Perhaps fierce opposition in the face of a perceived threat to the established order was inevitable. Perhaps the greatest legacy of the Affordable Care Act will prove not to be any specific provision it contains or immediate effect it has on health care in the United States, but instead its role in the development of the set of principles and mythology necessary for a new health care regime to rise in an atmosphere of religious devotion to the established regime.

This draft is capably written and assembled. The effort to dovetail Arnold's rhetoric with the superficial narrative of recent events is mostly successful, partly because you deal so much with the absurdities and so little with the substance of the situation.

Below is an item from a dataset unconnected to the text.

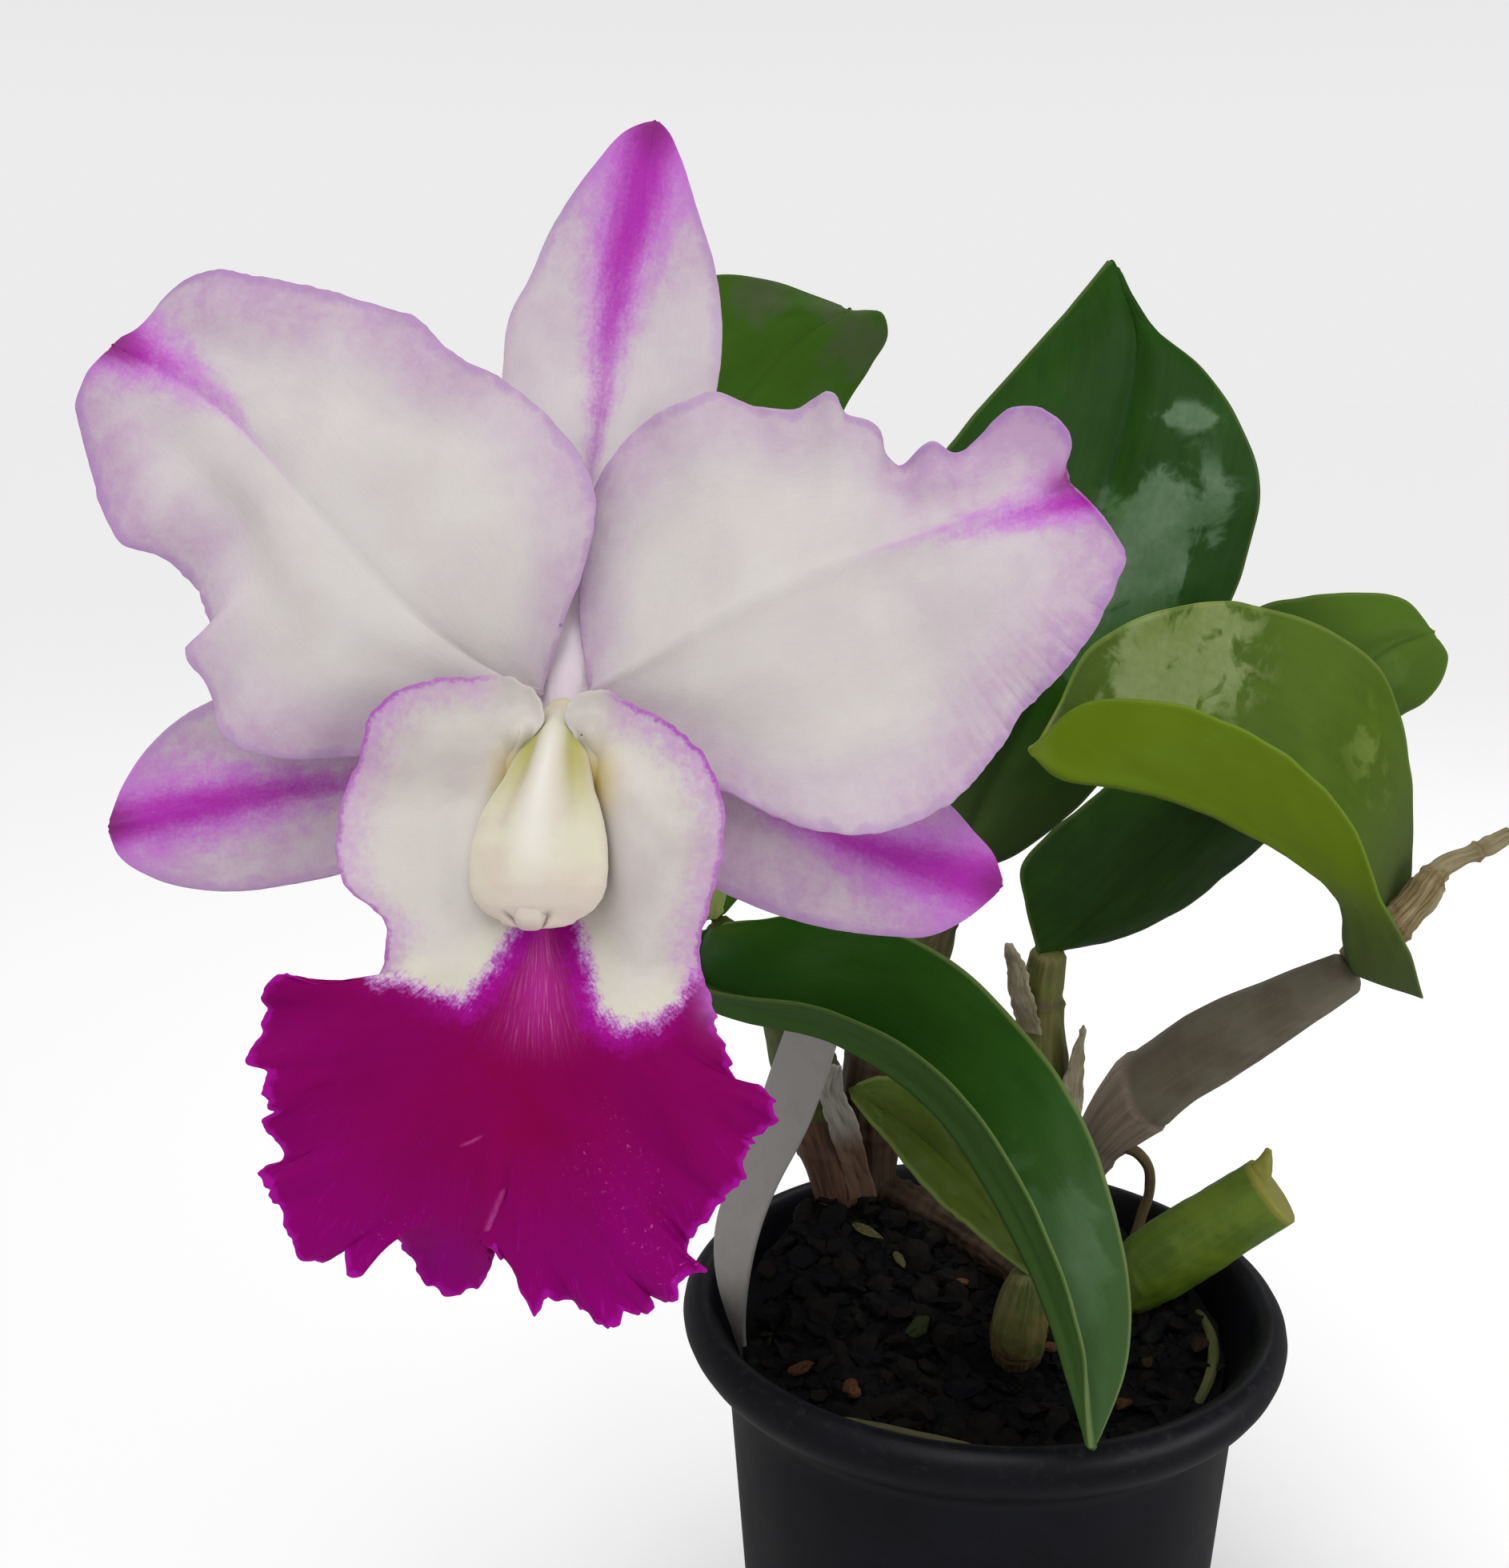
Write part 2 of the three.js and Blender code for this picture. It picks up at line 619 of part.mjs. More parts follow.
const petals = {
  petal_left: {
    mid: [[-2.4, 1.5, 0.6], [-8, 4, 2], [-15, 9, 3.5], [-27.5, 22, 4.6], [-37.7, 33, 3.6],
      [-51.6, 41.5, 0.8]],
    left: [[-1.9, 2.3, 0.6], [2.2, 10.4, 2.6], [3.8, 18.7, 3.6], [4.1, 24.4, 3.4], [2.4, 28.2, 2.4],
      [-1.2, 32.8, 1.4], [-6.8, 37.4, 2], [-11.5, 39.5, 3.4], [-16.3, 43.9, 2], [-20.7, 46.1, 0.8],
      [-24.7, 47.2, 1.2], [-34.2, 48.7, 3], [-39.7, 49.8, 1.4], [-42.9, 49.4, 0.2],
      [-45.9, 47.6, -0.4], [-48.7, 43.8, 0.2], [-51.2, 42.1, 0.8]],
    right: [[-2.9, 0.7, 0.6], [-8, -2.6, 1.6], [-15, -5, 2.4], [-23.8, -5.8, 2.6],
      [-32.1, -6.1, 4], [-36.7, -4.7, 3.4], [-39, -1.9, 2], [-39.7, 1.9, 3.6], [-41.8, 5.6, 4.4],
      [-39.9, 8.1, 2], [-41.4, 12.4, 1], [-45.1, 16.5, 2.8], [-49.5, 18.3, 4],
      [-51.5, 21, 3.2], [-53.8, 26.6, 1], [-55.4, 31.1, 0], [-56, 35.5, 0.2], [-54.3, 38.9, 0.6],
      [-52, 41, 0.8]],
    bulge: 1,
  },
  petal_right: {
    mid: [[2.4, 1.5, 0.6], [9, 4.5, 2], [18, 9.5, 3.4], [33, 16, 4.4], [46, 20.5, 3.6],
      [58.8, 25.7, 1]],
    left: [[1.9, 2.3, 0.6], [2.3, 11.9, -0.2], [3, 17.9, 0], [4.5, 25.8, 0], [7.5, 29.9, 1.4],
      [11, 32.9, 2.2], [15, 34.6, 2.6], [18.8, 35.9, 1.6], [22.5, 34.4, 0.6], [27, 33.9, 1.6],
      [31.8, 35.2, 3.6], [33, 33, 2.8], [36, 32.1, 1], [37.7, 29, -0.6], [39.3, 27.6, 0],
      [42.8, 29.9, 3], [46, 28.8, 1], [48.5, 30.8, -0.6], [52.3, 33.9, 1.6], [56, 33.4, 3],
      [59.1, 29.9, 1.6], [58.6, 27.6, 0.6], [58.9, 26.4, 1]],
    right: [[2.8, 0.6, 0.6], [8, -4, 1.6], [13, -7.6, 2.2], [19.6, -10.2, 2.8], [24.2, -12.5, 3.4],
      [29.7, -14.4, 4.2], [35.3, -14.9, 4.4], [40.8, -13.5, 3.4], [45, -11.3, 2.4],
      [50, -6.1, 2.2], [53.6, -0.6, 2.8], [58, 3.9, 3.6], [60.3, 6.8, 3.2], [64.5, 14.4, 1.2],
      [65.6, 17.1, 0.6], [63.5, 20.9, 0.6], [61.5, 23.3, 0.8], [59.4, 25.2, 1]],
    bulge: 1,
  },
  dorsal_sepal: {
    mid: [[0.3, 3, -1], [1.5, 14, -3.6], [3.5, 30, -5], [6.5, 48, -5.4], [9.2, 60, -4.4],
      [10.8, 68.8, -3]],
    left: [[-0.5, 3, -1], [-3.5, 10, -3], [-6.5, 22, -4.4], [-7.6, 34, -4.6], [-7.2, 40, -4.8],
      [-6.4, 46.5, -5], [-3.8, 51.5, -5.2], [-1.6, 56.5, -5], [3.7, 64, -4], [7.8, 68, -3.3],
      [10.3, 68.9, -3]],
    right: [[1.1, 3, -1], [6, 10, -3], [12, 22, -4.6], [17, 34, -5], [18.5, 43, -5.2],
      [18, 51, -5.4], [15.5, 59.5, -5], [13.5, 65.3, -4], [12.1, 68, -3.3], [11.3, 68.8, -3]],
    bulge: -0.6,
    rows: 12,
    columns: 6,
  },
  lateral_sepal_left: {
    mid: [[-2.2, -1.7, -1], [-13, -5, -3], [-26, -9, -4.6], [-38.5, -11.2, -5], [-47, -13, -4.2],
      [-53.4, -14.2, -3]],
    left: [[-2.6, -0.9, -1], [-10, 2, -3], [-22, 4, -4.5], [-33, 3.5, -5], [-41.3, 0.8, -5],
      [-45.1, -1.2, -4.8], [-48.9, -4.6, -4.3], [-52.2, -9.8, -3.6], [-53.5, -13.5, -3]],
    right: [[-1.5, -2.4, -1], [-10, -9.5, -3], [-18, -16, -4.2], [-26.1, -19.6, -4.8],
      [-33.7, -21.2, -5], [-39.4, -21.9, -5], [-44.6, -21.5, -4.8], [-48.9, -20.2, -4.2],
      [-52.7, -17.4, -3.5], [-53.6, -14.9, -3]],
    bulge: -0.5,
    rows: 11,
    columns: 6,
  },
  lateral_sepal_right: {
    mid: [[2.2, -1.7, -1], [12, -6, -3], [24, -12, -4.5], [33.7, -16, -5], [43, -19, -4.2],
      [51.6, -21.3, -3]],
    left: [[2.6, -0.9, -1], [14, -1, -3], [27, -3, -4.5], [37, -6.5, -5], [45.6, -11.7, -5],
      [48.5, -15, -4.4], [50.9, -17.9, -3.8], [51.8, -20.6, -3]],
    right: [[1.5, -2.4, -1], [7, -12, -3], [14, -19, -4], [21.4, -23.1, -4.6], [31.9, -26.4, -5],
      [38.5, -27.2, -5], [43.3, -27.2, -4.6], [47.1, -25.5, -4], [51.4, -21.9, -3]],
    bulge: -0.5,
    rows: 11,
    columns: 6,
  },
};

// The lip: its midline runs from the claw under the column out to the cleft of the middle lobe,
// and its margins go round the side lobes and then the middle lobe.
const lip = {
  mid: [[0.2, -3.6, 0.8], [0, -8, 2.5], [-0.5, -14, 5], [-1, -20, 7.5], [-1.3, -25.5, 9.6],
    [-1.8, -32, 11.6], [-2.8, -42, 12.8], [-4.4, -52, 11.8], [-6.8, -59.2, 9.4]],
  left: [[-0.6, -0.8, 3.4], [-2.1, 1.3, 5.5], [-4.4, 2.4, 8], [-8.7, 2.3, 10.4],
    [-14.7, 1.6, 11.6], [-19.2, -1.3, 11.4], [-20.6, -5.6, 10.4], [-22.9, -12.5, 11.4],
    [-22.4, -20, 12], [-17.8, -24.8, 11.2], [-17.9, -28, 10.8], [-19.4, -31, 11], [-24.5, -31.2, 12.5],
    [-29.6, -30.6, 13], [-31.4, -36, 11], [-31, -43, 14], [-30.2, -49.5, 11], [-30.8, -54.4, 13.5],
    [-25.4, -61.2, 9.6], [-22, -62.4, 12], [-17, -60.4, 8.6], [-14.6, -63.6, 5.4],
    [-10.4, -64.8, 4.6], [-7.8, -62.4, 6.4], [-7.1, -59.8, 9]],
  right: [[1.9, -0.8, 3.4], [3.4, 0.6, 5.5], [5, 1, 7.8], [8.2, -0.3, 9.8], [14.4, -3.7, 11],
    [18.4, -9.2, 10.8], [19.1, -14.5, 11.6], [17.8, -21.8, 12], [16.4, -28, 11.2],
    [17.8, -33, 11.6], [20.4, -41, 12.6], [25, -44.8, 14.4], [21.9, -48.4, 12], [20, -54, 13.6],
    [16, -60, 10.6], [16.8, -62.8, 12.4], [11.1, -66.6, 9.2], [6, -68.8, 11.6],
    [1, -66.4, 8.6], [-0.9, -67, 10.4], [-3, -63.4, 8.8], [-6.4, -59.8, 9.4]],
  rows: 38,
  columns: 10,
  thick: 1.1,
  edge: 0.7,
  bulge: 0.6,
  wrap: 2.6,
  color: "#b3087c",
};

const column = {
  path: [[0.2, -0.4, 0.4], [0.6, -2.4, 4.6], [0.5, -6, 8.6], [0.1, -11, 11.8], [-0.3, -16, 13.8],
    [-0.6, -20, 14.8], [-0.7, -23, 15.2]],
  widths: [1.7, 2.2, 3.2, 4.6, 6, 7, 7.4, 6.6, 4.6],
  depths: [1.6, 1.9, 2.4, 2.8, 3.1, 3.3, 3.3, 3, 2.2],
  sides: 12,
  rings: 12,
  color: "#e9e6c8",
};

const antherCap = {
  path: [[-0.8, -23.4, 15.6], [-0.9, -24.4, 15.4], [-1, -25.4, 14.6]],
  widths: [3.2, 3.8, 2.4],
  depths: [1.4, 1.9, 1],
  sides: 10,
  rings: 4,
  color: "#f1eedd",
};

const stalk = {
  foot: [-45, 0.4, 157.2], // on top of pseudobulb 0
  bend: [[-46.5, -4, 170], [-52, -20, 186]],
  ovary: [[-0.2, 0.2, -32], [0, 0, -16], [0.1, -0.2, -2.2]], // in the bloom's frame
  widths: [1.9, 1.6, 1.5, 1.5, 1.6, 2, 2.4, 2.5, 2.3, 1.9],
  sides: 8,
  rings: 16,
  color: "#7f9148",
};

const flowerSheath = {
  path: [[-46, -1.4, 158.4], [-46.6, -4, 168], [-49, -10, 178]],
  widths: [3, 4.4, 5, 4.2, 1.2],
  depths: [2.4, 3, 2.8, 1.8, 0.8],
  sides: 10,
  rings: 9,
  color: "#74944a",
};

// ---------------------------------------------------------------- assembly

const orchid = new THREE.Group();

function addMesh(parent, name, geometry, color, roughness = 0.6, metalness = 0) {
  geometry.computeVertexNormals();
  const material = new THREE.MeshStandardMaterial({ color, roughness, metalness });
  const mesh = new THREE.Mesh(geometry, material);
  mesh.name = name;
  parent.add(mesh);
  return mesh;
}

const flower = new THREE.Group();
flower.position.set(...bloom.centre);
flower.rotation.x = THREE.MathUtils.degToRad(bloom.tilt);
flower.updateMatrixWorld(true);
orchid.add(flower);

const toBloom = (p) => flower.worldToLocal(vec(p)).toArray();
const stalkStem = (() => {
  const path = [stalk.foot, ...stalk.bend].map(toBloom).concat(stalk.ovary);
  return { ...stalk, path };
})();
const worldStalk = stemGeometry(stalkStem, gap).applyMatrix4(flower.matrixWorld);

const rhizome = (grow) => joined(rhizomeStems.map((stem) => stemGeometry(stem, grow)));
const grownBulbs = Object.values(pseudobulbs).map((stem) => stemGeometry(stem, gap));

addMesh(orchid, "pot", potGeometry(), "#1b1d22", 0.45);
addMesh(orchid, "rhizome", rhizome(0), "#5d4630", 0.8);

for (const [name, stem] of Object.entries(pseudobulbs)) {
  addMesh(orchid, name, cutClear(stemGeometry(stem), [rhizome(gap)]), stem.color, 0.55);
}

const stump = (grow) => joined([stemGeometry(cutStem, grow), stemGeometry(cutPoint, grow)]);
addMesh(orchid, "cut_stem", cutClear(stump(0), [rhizome(gap)]), cutStem.color, 0.5);

addMesh(orchid, "old_flower_spike", cutClear(stemGeometry(oldSpike), grownBulbs), oldSpike.color, 0.85);

const bladeOf = (defaults, blade, grow) => bladeGeometry({ ...defaults, ...blade }, grow);
for (const [name, leaf] of Object.entries(leaves)) {
  const tools = [...grownBulbs, worldStalk, stemGeometry(oldSpike, gap)];
  addMesh(orchid, name, cutClear(bladeOf(leafCut, leaf), tools), leaf.color, 0.35);
}

for (const [name, bract] of Object.entries(bracts)) {
  const tools = [...grownBulbs, rhizome(gap)];
  addMesh(orchid, name, cutClear(bladeGeometry(bract), tools), bract.color, 0.8);
}

for (const [name, root] of Object.entries(roots)) {
  addMesh(orchid, name, cutClear(stemGeometry(root), grownBulbs), root.color, 0.75);
}

addMesh(orchid, "plant_label", bladeGeometry(label), label.color, 0.4);

const standing = [
  ...grownBulbs,
  rhizome(gap),
  stump(gap),
  ...Object.values(roots).map((root) => stemGeometry(root, gap)),
  ...Object.values(bracts).map((bract) => bladeGeometry(bract, gap)),
  bladeGeometry(label, gap),
];
addMesh(orchid, "potting_medium", cutClear(soilGeometry(), standing), "#1d1612", 0.95);

// Bloom
const grownColumn = stemGeometry(column, gap);
const grownStalk = stemGeometry(stalkStem, gap);
addMesh(flower, "column", stemGeometry(column), column.color, 0.45);
addMesh(flower, "anther_cap", cutClear(stemGeometry(antherCap), [grownColumn]), antherCap.color, 0.45);
addMesh(flower, "flower_stalk", cutClear(stemGeometry(stalkStem), [grownColumn]), stalk.color, 0.5);
for (const [name, petal] of Object.entries(petals)) {
  const geometry = cutClear(bladeOf(petalCut, petal), [grownColumn, grownStalk]);
  addMesh(flower, name, geometry, "#d9c8dc", 0.5);
}
addMesh(flower, "lip", cutClear(bladeGeometry(lip), [grownColumn, grownStalk]), lip.color, 0.45);
const sheathTools = [worldStalk, ...grownBulbs, bladeOf(leafCut, leaves.leaf_a, gap),
  bladeOf(leafCut, leaves.leaf_f, gap)];
addMesh(orchid, "flower_sheath", cutClear(stemGeometry(flowerSheath), sheathTools), flowerSheath.color, 0.6);

export default orchid;
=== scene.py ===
# A potted cattleya orchid with one open bloom, dressed around its CAD frame.
# Point lists are in millimetres: the plant's in the frame's axes, the bloom's in its own.
import math

import bpy
import numpy as np
from mathutils import Matrix, Vector


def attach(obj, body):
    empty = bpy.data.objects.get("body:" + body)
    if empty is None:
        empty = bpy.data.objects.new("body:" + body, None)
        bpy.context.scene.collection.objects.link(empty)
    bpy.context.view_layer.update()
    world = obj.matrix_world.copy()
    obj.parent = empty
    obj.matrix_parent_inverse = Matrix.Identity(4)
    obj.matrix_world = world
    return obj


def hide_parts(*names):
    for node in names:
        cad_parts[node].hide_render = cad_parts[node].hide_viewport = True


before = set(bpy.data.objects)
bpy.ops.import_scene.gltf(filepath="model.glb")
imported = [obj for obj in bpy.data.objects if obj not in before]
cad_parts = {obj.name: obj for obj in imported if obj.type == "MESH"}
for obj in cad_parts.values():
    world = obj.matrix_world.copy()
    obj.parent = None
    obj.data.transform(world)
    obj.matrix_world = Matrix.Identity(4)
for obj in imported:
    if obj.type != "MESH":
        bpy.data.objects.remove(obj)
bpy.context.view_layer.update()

mm = 0.001
body = "root"
scene = bpy.context.scene


# small maths
def smooth(t):
    t = np.clip(t, 0, 1)
    return t * t * (3 - 2 * t)


def mix(a, b, t):
    return a + (b - a) * t


def hill(distance, width):
    return np.exp(-(distance / width) ** 2)


def unit(vectors):
    return vectors / np.maximum(np.linalg.norm(vectors, axis=-1, keepdims=True), 1e-9)


# A value along even steps, or along its own shares where the list holds pairs.
def along(values, share):
    if isinstance(values[0], (list, tuple)):
        return np.interp(share, [at for at, _ in values], [value for _, value in values])
    return np.interp(share, np.linspace(0, 1, len(values)), values)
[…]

But it's really shooting fish in a barrel. You take the opportunity to make the obvious comparisons. You don't teach much to the reader about how Obama succeeded and how Obama failed. You don't explain how his executive branch staff and the Congressional leadership interpreted the problems the last Democratic Administration had in dealing with the cost and access issues. You don't describe either the White House approach nor the efforts of the Democratic majorities in Congress. Nor do you explain precisely how the public uproar generated by the Republican Party, Rupert Murdoch's outlets, and the other sources of counter-publicity succeeded so massively that the legislative triumph became a short-term political disaster. All of these matters would have interested Arnold, and received from him a trenchant (and quite predictable) analytic description. Another draft that adds attention to these elements (at the expense of your conclusory editorial rhetoric, which is not so serviceable, and dependent upon tightening up the portions which are now a little blowsy) would be a significant improvement. Even better would be a draft embodying an idea of yours rather than one of his.